Macbeth Analysis

Macbeth Analysis

Madness and Sanity
Macbeth has become king after he kills Duncan, but he still feels anxious with others that threaten his new position. Thus, he hires two murderers to kill Banquo and Fleance. However, Fleance has escaped. Throughout act 3, scene 4, Macbeth is haunted and tormented by Banquo’s ghost, which only he can see and very nearly reveals all to the lords. Compare with Macbeth’s embarrassed, Lady Macbeth is saner because unlike Macbeth, she cannot see the ghost, and she appears surefooted and stronger than Macbeth. “This is the very painting of your fear:/ This is the air-drawn dagger which, you said,/ Led you to Duncan” (William Shakespeare Macbeth 3.4.75-77). Shakespeare uses metaphor to describe Macbeth “hallucination” that his fear is like a painting, and dagger is just “air-drawn”; everything is not real. Also, she thinks Macbeth’s words are just like a woman’s story that heard from her grandmother, it is ridiculous and very sissy. “O, these flaws and starts,/ Impostors to true fear, would well become/ A woman’s story at a winter’s fire,/ Authorised by her grandam. Shame itself” (Shakespeare 3.4.77-80).
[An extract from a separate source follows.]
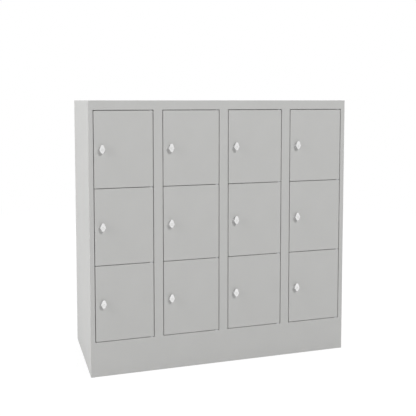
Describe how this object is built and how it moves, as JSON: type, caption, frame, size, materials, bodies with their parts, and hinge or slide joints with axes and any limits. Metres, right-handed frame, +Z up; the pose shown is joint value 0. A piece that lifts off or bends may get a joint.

The contrast between here and the one in which Duncan’s body was discovered is striking—whereas Macbeth was once cold-blooded and surefooted, he now allows his anxieties and visions to get the best of him. “That when the brains were out, the man would die,/ And there an end: but now, they rise again,/ With twenty mortal murders on their crowns,/ And push us from our stools: this is more strange/ Than such a murder is” (Shakespeare 3.4.95-99). This is the first time that Macbeth appears to “lose” his power so obviously in front of so many people, and shows his anxiety and madness.